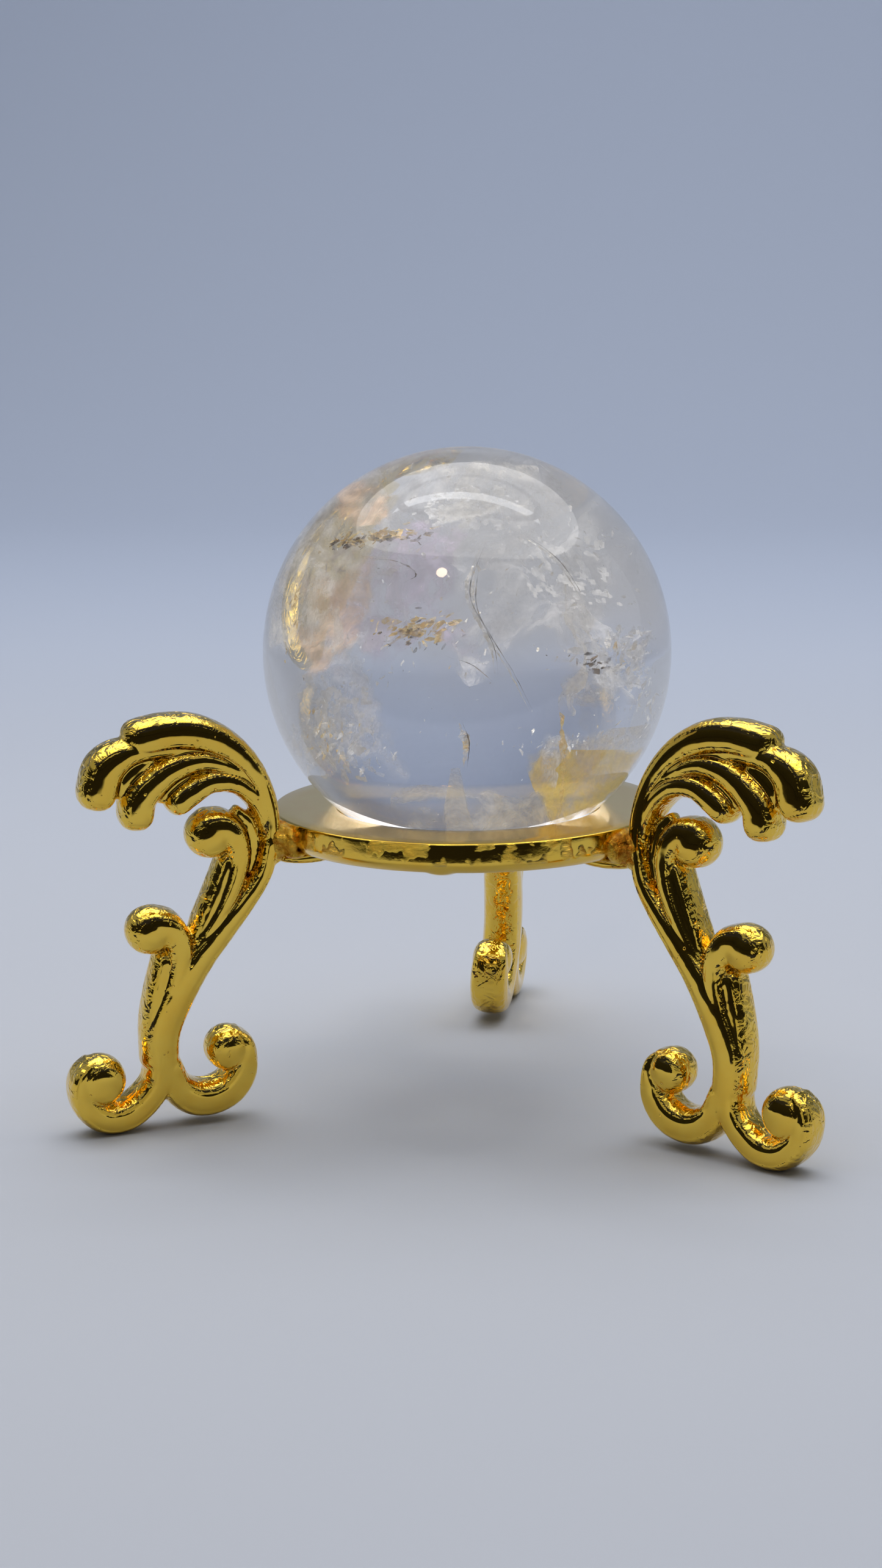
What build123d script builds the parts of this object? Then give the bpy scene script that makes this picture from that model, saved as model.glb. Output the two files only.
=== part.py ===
"""A crystal ball on a three-legged cast stand, in millimetres, +Z up.

The stand is a flat ring carried by three scrolled legs. Each leg is one casting: a stem that
ends below in two scroll feet, throws two hooked curls outwards, and opens above into a plume
of four feathers. A stepped lug on the leg holds the ring's rim and underside, and solder
closes the joint. The ball lies loose in the ring's hole.

A leg is drawn in its own frame: X outwards from the stand's axis, Y through its thickness,
Z up from the table.
"""

from build123d import *
from math import cos, radians, sin, sqrt
import os

# The ball and the ring that it sits in
BALL_RADIUS = 20.0
RING_TOP = 30.0
RING_THICKNESS = 3.0
RING_OUTER_RADIUS = 19.3
RING_HOLE_RADIUS = 13.0
RING_BEVEL = 1.0
SEAT_EDGE_RADIUS = 0.4
SEAT_GAP = 0.08
RING_BOTTOM = RING_TOP - RING_THICKNESS

# The stub that the casting gate left under the ring
GATE_AZIMUTH = -90
GATE_CENTRE_RADIUS = 16.2
GATE_BASE_RADIUS = 1.95
GATE_HEIGHT = 0.5
GATE_TAPER = 35

# The lug that joins a leg to the ring, and the solder round it
LUG_RADIUS = 2.15
LUG_HEIGHT = 27.8
LUG_INNER_END = 14.0
LUG_OUTER_END = 21.2
JOINT_GAP = 0.04
SOLDER_RING_RADIUS = 3.5
SOLDER_LEG_RADIUS = 2.35
SOLDER_INNER_END = 17.9
SOLDER_OUTER_END = 20.9
SOLDER_TOP = 29.85
SOLDER_BOTTOM = 25.1

# Each leg's direction round the stand and its lean to one side, in degrees: the legs
# were set by hand, so they stand a little off upright
LEGS = {
    "leg_left": (210.0, -4.8),
    "leg_right": (331.0, -3.1),
    "leg_back": (89.3, 4.4),
}

# The strokes of a leg: half thickness, edge rounding, then stations from root to tip,
# each (distance from the axis, height, half width)
STROKES = {
    "stem": (
        1.70,
        0.8,
        [(31.0, 4.2, 1.3), (31.2, 8.6, 1.3), (30.0, 13.2, 1.3), (27.6, 17.2, 1.3),
         (24.9, 20.7, 1.3), (22.8, 23.9, 1.2), (21.2, 27.2, 1.0), (21.0, 30.4, 0.9)],
    ),
    "upper_back": (
        1.45,
        0.8,
        [(28.6, 18.2, 1.2), (27.0, 20.8, 1.3), (25.8, 23.6, 1.35), (25.0, 26.6, 1.3)],
    ),
    "lower_back": (1.45, 0.8, [(32.4, 7.4, 1.2), (32.5, 12.0, 1.2), (31.6, 16.8, 1.1)]),
    "upper_curl": (
        1.90,
        0.7,
        [(23.6, 22.6, 1.0), (23.1, 25.6, 1.0), (23.7, 28.2, 1.15), (25.2, 29.7, 1.3),
         (26.6, 30.0, 1.4)],
    ),
    "lower_curl": (
        1.95,
        0.7,
        [(31.7, 8.8, 1.25), (31.1, 13.0, 1.2), (30.1, 16.6, 1.1), (30.4, 19.2, 1.2),
         (31.9, 20.8, 1.3)],
    ),
    "crest_feather": (
        1.85,
        0.7,
        [(20.95, 27.6, 0.8), (20.95, 31.2, 0.9), (22.2, 34.9, 1.1), (24.6, 37.8, 1.35),
         (27.7, 39.4, 1.6), (30.8, 39.8, 1.65), (33.4, 39.3, 1.9)],
    ),
    "outer_feather": (
        1.95,
        0.7,
        [(28.0, 37.9, 0.9), (31.0, 38.2, 0.9), (33.6, 38.1, 1.0), (35.5, 37.7, 1.35),
         (37.0, 36.6, 1.75), (37.7, 34.4, 1.95)],
    ),
    "middle_feather": (
        2.05,
        0.7,
        [(22.6, 34.0, 0.8), (24.8, 35.7, 0.9), (27.6, 36.7, 1.0), (30.3, 36.3, 1.3),
         (32.5, 35.0, 1.6), (33.7, 33.3, 1.75), (33.9, 32.0, 1.7)],
    ),
    "inner_feather": (
        1.80,
        0.7,
        [(21.15, 27.6, 0.8), (21.3, 30.2, 0.85), (22.4, 32.7, 1.0), (24.3, 34.3, 1.1),
         (26.6, 34.6, 1.25), (28.6, 33.8, 1.4), (29.8, 33.0, 1.4)],
    ),
    "outer_foot": (
        2.00,
        0.7,
        [(32.0, 7.2, 1.3), (32.5, 4.2, 1.4), (34.1, 2.2, 1.6), (36.4, 1.7, 1.8),
         (38.4, 2.9, 1.8)],
    ),
    "inner_foot": (
        1.90,
        0.7,
        [(31.0, 6.4, 1.2), (30.2, 3.9, 1.4), (28.2, 2.6, 1.7), (25.8, 2.7, 1.75),
         (23.8, 4.8, 1.8)],
    ),
}
# The round eyes that the scrolls wind into: distance from the axis, height, radius
EYE_HALF_THICKNESS = 1.95
EYE_ROUNDING = 0.9
EYES = [
    (26.7, 29.4, 2.4),
    (32.7, 20.2, 2.35),
    (37.8, 5.05, 2.95),
    (24.7, 7.3, 2.3),
]
# Thin webs that close the gaps between the feathers' tips
WEB_HALF_THICKNESS = 1.1
WEB_ROUNDING = 0.4
WEBS = [
    [(33.2, 37.0, 1.3), (35.4, 34.9, 1.3)],
    [(29.4, 35.3, 1.2), (31.3, 34.1, 1.2)],
]


def unit(vector):
    """The vector scaled to a length of 1."""
    return vector * (1 / vector.length)


def stroke_sides(stations):
    """The points down both sides of a stroke, and its direction at its root and its tip."""
    spine = [Vector(x, z) for x, z, _ in stations]
    widths = [half_width for _, _, half_width in stations]
    count = len(spine)
    along = [unit(spine[min(i + 1, count - 1)] - spine[max(i - 1, 0)]) for i in range(count)]
    across = [Vector(-a.Y, a.X) for a in along]
    left = [p + n * w for p, n, w in zip(spine, across, widths)]
    right = [p - n * w for p, n, w in zip(spine, across, widths)]
    return spine, widths, along, left, right


def stroke(stations, half_thickness, rounding):
    """One stroke of a leg: a flat bar with round ends and rounded edges."""
    spine, widths, along, left, right = stroke_sides(stations)
    with BuildPart() as bar:
        with BuildSketch(Plane.XZ):
            with BuildLine():
                if len(spine) == 2:
                    Line(left[0], left[-1])
                    Line(right[0], right[-1])
                else:
                    Spline(*left, tangents=[along[0], along[-1]])
                    Spline(*right, tangents=[along[0], along[-1]])
                ThreePointArc(left[-1], spine[-1] + along[-1] * widths[-1], right[-1])
                ThreePointArc(left[0], spine[0] - along[0] * widths[0], right[0])
            make_face()
        extrude(amount=half_thickness, both=True)
        rims = bar.edges().group_by(Axis.Y)
        fillet(rims[0] + rims[-1], radius=rounding)
    return bar.part


def eye(distance, height, radius):
    """One round scroll eye with rounded rims."""
    with BuildPart() as disc:
        with BuildSketch(Plane.XZ):
            with Locations((distance, height)):
                Circle(radius)
        extrude(amount=EYE_HALF_THICKNESS, both=True)
        rims = disc.edges().group_by(Axis.Y)
        fillet(rims[0] + rims[-1], radius=EYE_ROUNDING)
    return disc.part


def leg_template():
    """The leg casting, upright, with a plain round lug that the ring has not yet stepped."""
    with BuildPart() as casting:
        for half_thickness, rounding, stations in STROKES.values():
            add(stroke(stations, half_thickness, rounding))
        for stations in WEBS:
            add(stroke(stations, WEB_HALF_THICKNESS, WEB_ROUNDING))
        for distance, height, radius in EYES:
            add(eye(distance, height, radius))
        with BuildSketch(Plane.YZ.offset(LUG_INNER_END)):
            with Locations((0, LUG_HEIGHT)):
                Circle(LUG_RADIUS)
        extrude(amount=LUG_OUTER_END - LUG_INNER_END)
        lug_end = casting.faces().sort_by(Axis.X)[0]
        fillet(lug_end.edges(), radius=0.6)
    return casting.part


def ring_outline(gap=0.0):
    """Half of the ring's section, grown by a gap where it meets the lugs."""
    outer = RING_OUTER_RADIUS + gap
    bottom = RING_BOTTOM - gap
    with BuildSketch(Plane.XZ) as section:
        with BuildLine():
            Polyline(
                (RING_HOLE_RADIUS, bottom),
                (outer - RING_BEVEL, bottom),
                (outer, bottom + RING_BEVEL),
                (outer, RING_TOP),
                (RING_HOLE_RADIUS, RING_TOP),
                close=True,
            )
        make_face()
    return section.sketch


def leg_location(azimuth, lean):
    """Leans a leg about its lug, then carries it round the stand."""
    lug = Location((LUG_OUTER_END, 0, LUG_HEIGHT))
    round_stand = Location((0, 0, 0), (0, 0, azimuth))
    leaning = Location((0, 0, 0), (lean, 0, 0))
    return round_stand * lug * leaning * lug.inverse()


# The space that the ring leaves open for the lugs to clasp
with BuildPart() as ring_space:
    add(ring_outline(JOINT_GAP))
    revolve(axis=Axis.Z)

with BuildPart() as seat_ring:
    add(ring_outline())
    revolve(axis=Axis.Z)
    hole_edges = seat_ring.edges().filter_by(GeomType.CIRCLE).sort_by(SortBy.RADIUS)
    seat_edge = hole_edges[:2].sort_by(Axis.Z)[-1]
    fillet(seat_edge, radius=SEAT_EDGE_RADIUS)
    with BuildSketch(Plane.XY.offset(RING_BOTTOM)):
        with PolarLocations(GATE_CENTRE_RADIUS, 1, start_angle=GATE_AZIMUTH):
            Circle(GATE_BASE_RADIUS)
    extrude(amount=-GATE_HEIGHT, taper=GATE_TAPER)
seat_ring.part.label = "seat_ring"

# The ball just clears the rounded edge that it rests on
reach = BALL_RADIUS + SEAT_EDGE_RADIUS + SEAT_GAP
edge_centre_radius = RING_HOLE_RADIUS + SEAT_EDGE_RADIUS
ball_height = RING_TOP - SEAT_EDGE_RADIUS + sqrt(reach**2 - edge_centre_radius**2)
with BuildPart() as crystal_ball:
    with Locations((0, 0, ball_height)):
        Sphere(BALL_RADIUS)
crystal_ball.part.label = "crystal_ball"

# The solder as it would be with neither the ring nor the leg in it
with BuildPart() as solder_blank:
    with BuildSketch(Plane.XZ):
        with BuildLine():
            Polyline(
                (SOLDER_INNER_END, LUG_HEIGHT),
                (SOLDER_INNER_END, LUG_HEIGHT + SOLDER_RING_RADIUS),
                (SOLDER_OUTER_END, LUG_HEIGHT + SOLDER_LEG_RADIUS),
                (SOLDER_OUTER_END, LUG_HEIGHT),
                close=True,
            )
        make_face()
    revolve(axis=Axis((0, 0, LUG_HEIGHT), (1, 0, 0)))
    split(bisect_by=Plane.XY.offset(SOLDER_TOP), keep=Keep.BOTTOM)
    split(bisect_by=Plane.XY.offset(SOLDER_BOTTOM), keep=Keep.TOP)

casting = leg_template()
solids = [crystal_ball.part, seat_ring.part]
for name, (azimuth, lean) in LEGS.items():
    # The feet are filed flat at the table, and the lug is stepped to clasp the ring
    with BuildPart() as leg:
        with Locations(leg_location(azimuth, lean)):
            add(casting)
        split(bisect_by=Plane.XY, keep=Keep.TOP)
        add(ring_space, mode=Mode.SUBTRACT)
    leg.part.label = name
    solids.append(leg.part)

    with BuildPart() as solder:
        with Locations(Location((0, 0, 0), (0, 0, azimuth))):
            add(solder_blank.part)
        add(seat_ring.part, mode=Mode.SUBTRACT)
        add(leg.part, mode=Mode.SUBTRACT)
    solder.part.label = name.replace("leg", "solder")
    solids.append(solder.part)

# The middle of the whole object's box comes over the origin, and the feet at height 0
boxes = [solid.bounding_box() for solid in solids]
middle_x = (min(b.min.X for b in boxes) + max(b.max.X for b in boxes)) / 2
middle_y = (min(b.min.Y for b in boxes) + max(b.max.Y for b in boxes)) / 2
bottom = min(b.min.Z for b in boxes)

os.makedirs("parts", exist_ok=True)
for solid in solids:
    with BuildPart() as placed:
        with Locations((-middle_x, -middle_y, -bottom)):
            add(solid)
    placed.part.label = solid.label
    export_step(placed.part, "parts/" + solid.label + ".step")
    pieces = len(placed.part.solids())
    print(solid.label, pieces, round(placed.part.volume, 1), placed.part.bounding_box().size)
print("stand's axis at", -middle_x, -middle_y, "ball's centre at height", ball_height - bottom)
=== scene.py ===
"""Looks of the crystal ball: cast gold legs, ring and solder, and a flawed quartz sphere."""

import random
from math import cos, pi, radians, sin

import bpy
import numpy as np
from mathutils import Matrix, Vector, noise


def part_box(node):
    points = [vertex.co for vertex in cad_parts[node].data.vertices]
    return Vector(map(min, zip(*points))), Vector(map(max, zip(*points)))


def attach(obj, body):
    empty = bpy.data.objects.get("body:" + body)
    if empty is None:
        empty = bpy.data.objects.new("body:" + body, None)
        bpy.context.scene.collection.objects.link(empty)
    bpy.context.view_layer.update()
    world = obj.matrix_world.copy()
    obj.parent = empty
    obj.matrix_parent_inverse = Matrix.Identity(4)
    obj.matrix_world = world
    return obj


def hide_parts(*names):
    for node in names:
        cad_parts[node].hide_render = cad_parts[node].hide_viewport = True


MM = 0.001

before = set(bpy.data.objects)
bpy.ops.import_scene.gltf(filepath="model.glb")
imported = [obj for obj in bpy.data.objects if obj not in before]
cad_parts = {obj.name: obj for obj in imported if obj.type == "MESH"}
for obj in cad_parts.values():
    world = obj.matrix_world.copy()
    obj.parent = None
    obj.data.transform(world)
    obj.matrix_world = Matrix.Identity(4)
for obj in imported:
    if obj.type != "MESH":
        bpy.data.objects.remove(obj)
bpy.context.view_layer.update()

ring_low, ring_high = (Vector(corner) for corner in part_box("seat_ring"))
ball_low, ball_high = (Vector(corner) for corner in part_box("crystal_ball"))
STAND_AXIS = Vector(((ring_low.x + ring_high.x) / 2, (ring_low.y + ring_high.y) / 2, 0.0))
BALL_CENTRE = (ball_low + ball_high) / 2
BALL_RADIUS = (ball_high.z - ball_low.z) / 2

# ---------------------------------------------------------------- camera and view

CAMERA_FROM_AXIS = Vector((0.03744, -0.24666, 0.08031))
CAMERA_PAN = 9.249
CAMERA_DOWN = 10.98
CAMERA_ROLL = -0.663
CAMERA_LENS = 58.87

camera_data = bpy.data.cameras.new("camera")
camera_data.lens = CAMERA_LENS
camera_data.sensor_width = 36.0
camera_data.clip_start = 0.01
camera = bpy.data.objects.new("camera", camera_data)
camera.matrix_world = (
    Matrix.Translation(STAND_AXIS + CAMERA_FROM_AXIS)
    @ Matrix.Rotation(radians(CAMERA_PAN), 4, "Z")
    @ Matrix.Rotation(radians(90 - CAMERA_DOWN), 4, "X")
    @ Matrix.Rotation(radians(CAMERA_ROLL), 4, "Z")
)
bpy.context.collection.objects.link(camera)
bpy.context.scene.camera = camera
bpy.context.scene.view_settings.view_transform = "Standard"

# ---------------------------------------------------------------- node helpers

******

### Directions
Only the number is wanted: how many lines of the data contain the word "before"?

### Worked answer
2